What is expected:
Using the listing below, set down each line from the line containing "hide_parts(node)" through the line containing "the photograph's angle.", both ends included, exactly and with nothing added.

»»

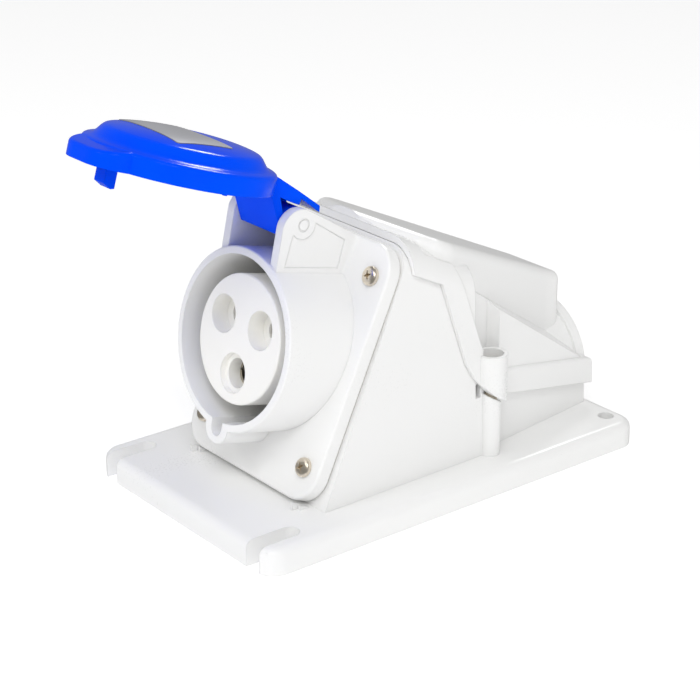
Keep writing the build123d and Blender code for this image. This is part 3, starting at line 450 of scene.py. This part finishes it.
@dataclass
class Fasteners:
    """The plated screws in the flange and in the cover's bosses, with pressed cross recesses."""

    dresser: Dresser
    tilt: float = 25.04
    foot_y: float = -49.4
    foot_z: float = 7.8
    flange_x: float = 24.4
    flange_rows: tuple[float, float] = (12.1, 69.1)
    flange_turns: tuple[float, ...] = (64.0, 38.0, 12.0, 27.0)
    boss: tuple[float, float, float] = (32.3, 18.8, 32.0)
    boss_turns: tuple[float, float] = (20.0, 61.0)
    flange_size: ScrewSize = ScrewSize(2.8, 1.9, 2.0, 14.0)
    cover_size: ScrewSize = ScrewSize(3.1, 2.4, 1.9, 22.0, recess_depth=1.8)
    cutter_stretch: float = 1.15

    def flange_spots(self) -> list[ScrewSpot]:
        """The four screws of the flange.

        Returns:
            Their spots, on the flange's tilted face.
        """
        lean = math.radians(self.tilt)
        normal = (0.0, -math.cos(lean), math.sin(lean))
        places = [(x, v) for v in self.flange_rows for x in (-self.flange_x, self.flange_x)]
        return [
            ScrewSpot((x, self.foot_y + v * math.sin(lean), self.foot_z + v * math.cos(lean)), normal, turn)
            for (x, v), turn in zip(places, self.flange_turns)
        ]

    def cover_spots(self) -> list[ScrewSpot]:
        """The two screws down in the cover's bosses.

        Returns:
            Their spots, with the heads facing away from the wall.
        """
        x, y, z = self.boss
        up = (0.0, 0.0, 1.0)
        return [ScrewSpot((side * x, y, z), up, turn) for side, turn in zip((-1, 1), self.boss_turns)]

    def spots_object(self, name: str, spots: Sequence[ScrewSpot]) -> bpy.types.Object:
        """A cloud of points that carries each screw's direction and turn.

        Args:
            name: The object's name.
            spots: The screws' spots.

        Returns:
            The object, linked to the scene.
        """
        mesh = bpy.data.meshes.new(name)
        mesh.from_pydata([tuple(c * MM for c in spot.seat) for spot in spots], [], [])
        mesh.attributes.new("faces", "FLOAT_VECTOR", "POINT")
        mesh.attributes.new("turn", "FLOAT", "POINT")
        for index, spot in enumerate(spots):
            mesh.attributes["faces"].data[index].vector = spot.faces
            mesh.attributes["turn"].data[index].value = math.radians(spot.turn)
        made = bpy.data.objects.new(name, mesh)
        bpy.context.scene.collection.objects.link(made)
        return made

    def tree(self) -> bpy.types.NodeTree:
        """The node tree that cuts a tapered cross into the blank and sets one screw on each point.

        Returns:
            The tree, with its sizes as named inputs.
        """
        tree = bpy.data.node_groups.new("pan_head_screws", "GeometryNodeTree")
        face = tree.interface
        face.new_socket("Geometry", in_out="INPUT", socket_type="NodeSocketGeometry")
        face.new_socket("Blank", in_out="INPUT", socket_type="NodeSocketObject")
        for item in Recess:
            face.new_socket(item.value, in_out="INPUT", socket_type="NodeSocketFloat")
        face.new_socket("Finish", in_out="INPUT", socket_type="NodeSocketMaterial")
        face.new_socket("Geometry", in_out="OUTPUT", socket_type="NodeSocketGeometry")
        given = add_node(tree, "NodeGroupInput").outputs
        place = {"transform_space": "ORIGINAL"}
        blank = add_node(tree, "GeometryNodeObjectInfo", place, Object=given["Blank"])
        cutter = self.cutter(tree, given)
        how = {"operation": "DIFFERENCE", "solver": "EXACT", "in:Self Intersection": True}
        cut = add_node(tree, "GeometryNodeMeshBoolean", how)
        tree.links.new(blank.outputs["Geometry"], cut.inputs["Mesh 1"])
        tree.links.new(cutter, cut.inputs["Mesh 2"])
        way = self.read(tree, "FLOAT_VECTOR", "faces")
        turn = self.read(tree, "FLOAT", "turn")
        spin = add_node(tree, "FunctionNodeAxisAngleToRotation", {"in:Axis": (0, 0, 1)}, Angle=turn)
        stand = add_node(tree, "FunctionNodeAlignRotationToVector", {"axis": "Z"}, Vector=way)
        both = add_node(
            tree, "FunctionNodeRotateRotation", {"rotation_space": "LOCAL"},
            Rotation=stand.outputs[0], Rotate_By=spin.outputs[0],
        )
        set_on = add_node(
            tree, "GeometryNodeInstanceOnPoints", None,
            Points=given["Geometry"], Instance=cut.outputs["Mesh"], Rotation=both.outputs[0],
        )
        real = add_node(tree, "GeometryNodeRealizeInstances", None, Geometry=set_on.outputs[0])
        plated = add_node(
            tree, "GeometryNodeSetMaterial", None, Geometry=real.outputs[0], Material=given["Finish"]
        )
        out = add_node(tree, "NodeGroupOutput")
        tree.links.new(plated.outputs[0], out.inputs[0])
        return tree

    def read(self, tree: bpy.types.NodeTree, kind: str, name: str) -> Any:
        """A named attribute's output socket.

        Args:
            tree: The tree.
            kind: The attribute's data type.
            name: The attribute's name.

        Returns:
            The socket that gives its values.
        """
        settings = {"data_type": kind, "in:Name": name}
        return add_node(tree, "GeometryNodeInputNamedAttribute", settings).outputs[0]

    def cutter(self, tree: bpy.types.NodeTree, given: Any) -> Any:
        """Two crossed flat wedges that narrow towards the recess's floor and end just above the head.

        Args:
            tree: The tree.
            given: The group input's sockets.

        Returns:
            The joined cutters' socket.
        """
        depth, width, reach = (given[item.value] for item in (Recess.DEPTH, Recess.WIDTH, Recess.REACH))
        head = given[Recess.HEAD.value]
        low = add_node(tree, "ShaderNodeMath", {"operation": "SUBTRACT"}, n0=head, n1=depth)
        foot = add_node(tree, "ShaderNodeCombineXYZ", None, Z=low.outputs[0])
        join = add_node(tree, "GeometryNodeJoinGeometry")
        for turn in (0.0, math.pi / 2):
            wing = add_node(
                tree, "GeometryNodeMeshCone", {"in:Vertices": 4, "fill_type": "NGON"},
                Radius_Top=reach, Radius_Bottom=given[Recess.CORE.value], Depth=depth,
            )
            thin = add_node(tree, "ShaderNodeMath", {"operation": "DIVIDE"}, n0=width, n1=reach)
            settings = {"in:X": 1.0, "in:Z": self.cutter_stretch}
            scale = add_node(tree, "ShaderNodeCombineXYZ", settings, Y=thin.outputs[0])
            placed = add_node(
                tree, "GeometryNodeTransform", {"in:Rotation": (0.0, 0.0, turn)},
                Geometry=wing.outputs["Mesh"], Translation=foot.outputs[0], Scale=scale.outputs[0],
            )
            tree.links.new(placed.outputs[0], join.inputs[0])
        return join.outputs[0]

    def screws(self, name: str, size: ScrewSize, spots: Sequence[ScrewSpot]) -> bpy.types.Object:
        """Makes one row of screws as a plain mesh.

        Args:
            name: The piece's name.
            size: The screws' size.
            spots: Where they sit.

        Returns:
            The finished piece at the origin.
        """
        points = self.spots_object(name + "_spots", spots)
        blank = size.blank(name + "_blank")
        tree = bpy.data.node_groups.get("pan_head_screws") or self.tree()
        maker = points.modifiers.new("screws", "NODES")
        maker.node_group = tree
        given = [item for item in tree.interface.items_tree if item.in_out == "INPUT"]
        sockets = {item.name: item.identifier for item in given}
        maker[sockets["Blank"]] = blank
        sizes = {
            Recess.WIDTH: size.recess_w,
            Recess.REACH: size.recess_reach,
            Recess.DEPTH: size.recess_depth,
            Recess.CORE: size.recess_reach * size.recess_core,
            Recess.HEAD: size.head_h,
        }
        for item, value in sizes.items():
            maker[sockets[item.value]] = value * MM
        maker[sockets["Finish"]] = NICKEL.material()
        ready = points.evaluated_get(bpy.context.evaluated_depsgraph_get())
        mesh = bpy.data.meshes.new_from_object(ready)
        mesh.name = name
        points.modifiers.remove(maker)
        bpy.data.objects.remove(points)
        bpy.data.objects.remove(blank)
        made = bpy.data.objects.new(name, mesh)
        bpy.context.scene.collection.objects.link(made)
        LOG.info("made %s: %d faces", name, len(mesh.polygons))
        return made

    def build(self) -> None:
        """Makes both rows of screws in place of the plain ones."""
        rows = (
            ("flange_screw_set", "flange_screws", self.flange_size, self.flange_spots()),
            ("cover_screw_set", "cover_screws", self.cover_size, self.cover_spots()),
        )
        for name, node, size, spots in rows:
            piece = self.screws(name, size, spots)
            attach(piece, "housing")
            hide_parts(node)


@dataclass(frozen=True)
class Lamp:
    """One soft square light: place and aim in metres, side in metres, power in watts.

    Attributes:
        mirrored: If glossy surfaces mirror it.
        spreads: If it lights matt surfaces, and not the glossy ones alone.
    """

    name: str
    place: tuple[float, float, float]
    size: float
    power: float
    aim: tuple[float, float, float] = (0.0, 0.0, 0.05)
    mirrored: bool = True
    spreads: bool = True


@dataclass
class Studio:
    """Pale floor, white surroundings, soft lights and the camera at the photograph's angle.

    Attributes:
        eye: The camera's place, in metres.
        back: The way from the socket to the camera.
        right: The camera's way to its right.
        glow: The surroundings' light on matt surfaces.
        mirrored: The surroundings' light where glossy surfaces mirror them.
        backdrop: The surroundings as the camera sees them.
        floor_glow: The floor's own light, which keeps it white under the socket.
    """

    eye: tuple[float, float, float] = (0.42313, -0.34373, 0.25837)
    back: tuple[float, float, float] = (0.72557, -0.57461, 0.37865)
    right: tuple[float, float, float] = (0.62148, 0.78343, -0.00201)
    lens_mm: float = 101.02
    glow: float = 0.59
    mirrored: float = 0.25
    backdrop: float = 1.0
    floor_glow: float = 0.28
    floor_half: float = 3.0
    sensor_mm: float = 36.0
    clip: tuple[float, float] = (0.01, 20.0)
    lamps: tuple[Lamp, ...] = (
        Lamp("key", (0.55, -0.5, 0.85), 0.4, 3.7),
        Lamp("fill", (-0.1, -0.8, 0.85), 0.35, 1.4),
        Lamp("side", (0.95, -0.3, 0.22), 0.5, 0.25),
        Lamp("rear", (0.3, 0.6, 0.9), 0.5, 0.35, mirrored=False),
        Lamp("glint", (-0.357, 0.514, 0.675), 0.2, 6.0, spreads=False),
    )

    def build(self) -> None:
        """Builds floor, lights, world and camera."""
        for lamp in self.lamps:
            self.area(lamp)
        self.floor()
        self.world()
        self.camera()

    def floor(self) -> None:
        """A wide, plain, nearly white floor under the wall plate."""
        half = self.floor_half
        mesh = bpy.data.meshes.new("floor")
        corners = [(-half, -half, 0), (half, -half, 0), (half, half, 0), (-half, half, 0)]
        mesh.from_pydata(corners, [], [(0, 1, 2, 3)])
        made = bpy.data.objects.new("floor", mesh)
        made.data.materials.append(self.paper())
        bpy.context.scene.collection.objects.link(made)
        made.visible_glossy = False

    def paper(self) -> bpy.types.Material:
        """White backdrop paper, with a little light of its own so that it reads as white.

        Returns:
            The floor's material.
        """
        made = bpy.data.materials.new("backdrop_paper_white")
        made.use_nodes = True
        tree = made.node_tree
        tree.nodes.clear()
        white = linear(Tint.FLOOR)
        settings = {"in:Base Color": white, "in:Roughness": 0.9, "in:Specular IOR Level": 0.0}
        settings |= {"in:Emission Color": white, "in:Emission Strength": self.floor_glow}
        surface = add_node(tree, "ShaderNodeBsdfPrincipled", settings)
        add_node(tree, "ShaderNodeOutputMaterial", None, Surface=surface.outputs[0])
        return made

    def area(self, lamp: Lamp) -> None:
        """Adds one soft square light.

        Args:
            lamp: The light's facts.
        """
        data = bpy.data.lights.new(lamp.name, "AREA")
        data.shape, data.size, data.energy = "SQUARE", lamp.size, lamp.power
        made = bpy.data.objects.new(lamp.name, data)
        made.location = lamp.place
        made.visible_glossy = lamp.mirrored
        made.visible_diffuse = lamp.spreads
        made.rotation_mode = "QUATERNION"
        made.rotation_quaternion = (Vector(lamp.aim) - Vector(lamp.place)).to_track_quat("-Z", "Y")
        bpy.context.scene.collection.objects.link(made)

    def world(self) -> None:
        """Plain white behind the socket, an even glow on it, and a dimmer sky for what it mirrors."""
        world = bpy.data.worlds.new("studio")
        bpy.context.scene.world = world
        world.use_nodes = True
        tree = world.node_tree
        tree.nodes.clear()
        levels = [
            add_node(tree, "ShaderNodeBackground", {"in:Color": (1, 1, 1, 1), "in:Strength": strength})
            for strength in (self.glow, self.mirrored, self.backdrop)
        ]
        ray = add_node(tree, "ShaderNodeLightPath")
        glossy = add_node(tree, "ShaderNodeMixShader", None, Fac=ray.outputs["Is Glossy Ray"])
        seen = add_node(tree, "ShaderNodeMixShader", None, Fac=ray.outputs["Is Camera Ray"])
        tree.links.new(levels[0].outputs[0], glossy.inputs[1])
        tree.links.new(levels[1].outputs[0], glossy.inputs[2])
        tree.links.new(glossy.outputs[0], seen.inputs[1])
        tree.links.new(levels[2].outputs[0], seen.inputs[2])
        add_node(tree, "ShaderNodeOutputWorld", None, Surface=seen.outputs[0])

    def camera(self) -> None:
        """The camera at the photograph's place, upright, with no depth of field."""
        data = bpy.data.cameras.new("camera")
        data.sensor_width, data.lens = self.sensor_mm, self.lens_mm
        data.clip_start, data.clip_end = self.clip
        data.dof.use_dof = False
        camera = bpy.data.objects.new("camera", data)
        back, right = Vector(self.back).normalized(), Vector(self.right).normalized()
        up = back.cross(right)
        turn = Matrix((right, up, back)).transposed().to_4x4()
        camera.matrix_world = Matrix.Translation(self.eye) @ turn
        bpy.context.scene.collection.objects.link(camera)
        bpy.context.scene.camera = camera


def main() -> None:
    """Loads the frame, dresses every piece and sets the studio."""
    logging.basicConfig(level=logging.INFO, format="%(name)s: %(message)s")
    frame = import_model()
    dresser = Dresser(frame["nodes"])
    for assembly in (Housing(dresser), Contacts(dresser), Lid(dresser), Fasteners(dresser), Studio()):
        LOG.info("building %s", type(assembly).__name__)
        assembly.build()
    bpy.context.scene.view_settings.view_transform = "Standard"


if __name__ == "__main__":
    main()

««

Full response:
            hide_parts(node)


@dataclass(frozen=True)
class Lamp:
    """One soft square light: place and aim in metres, side in metres, power in watts.

    Attributes:
        mirrored: If glossy surfaces mirror it.
        spreads: If it lights matt surfaces, and not the glossy ones alone.
    """

    name: str
    place: tuple[float, float, float]
    size: float
    power: float
    aim: tuple[float, float, float] = (0.0, 0.0, 0.05)
    mirrored: bool = True
    spreads: bool = True


@dataclass
class Studio:
    """Pale floor, white surroundings, soft lights and the camera at the photograph's angle.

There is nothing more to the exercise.